As alíquotas de 7% e 13% do IPI incidem sobre a esmagadora maioria dos carros de passeio vendidos hoje no país. De 1,94 milhão de veículos vendidos de janeiro a agosto, 98,6% estão enquadrados em uma dessas duas alíquotas. Os carros com motores até 1.0, que recolhem IPI de 7%, representam mais da metade do mercado. Mas a faixa imediatamente acima, com motorização entre 1.0 e 2.0, tem aumentado a participação nas vendas em relação aos populares em razão da facilidade no crédito.
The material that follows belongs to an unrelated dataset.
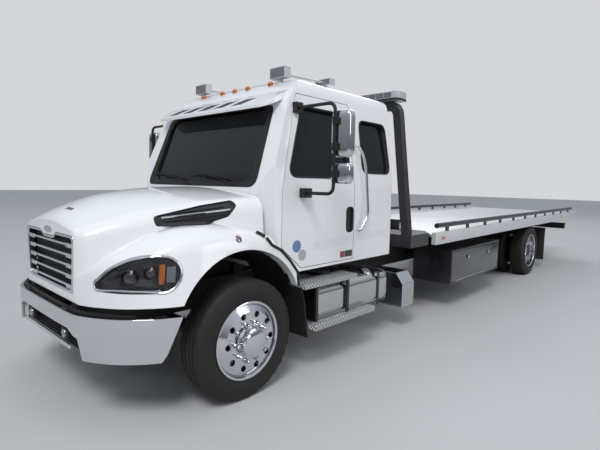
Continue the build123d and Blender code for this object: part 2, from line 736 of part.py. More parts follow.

Para o tributarista José Carlos Mota Vergueiro, do Velloza, Girotto e Lindenbojm Advogados Associados, há um quadro propício para o represamento de saldos credores do crédito presumido de IPI. Ele lembra que o aumento de alíquotas do PIS e Cofins na cobrança não-cumulativa deu origem a uma elevação de carga tributária geral. No caso das empresas que estão no regime automotivo regional, isso resultou em aumento dos créditos de IPI. “Esse decreto permitirá que as empresas dêem vazão ao estoque de saldos credores.”
De acordo com o decreto, os saldos de créditos presumidos de IPI de um determinado período poderão ser usados para compensar o imposto num período seguinte. Ao fim de cada trimestre, caso o saldo credor persista, o crédito poderá ser usado para compensar outros tributos administrados pela Receita.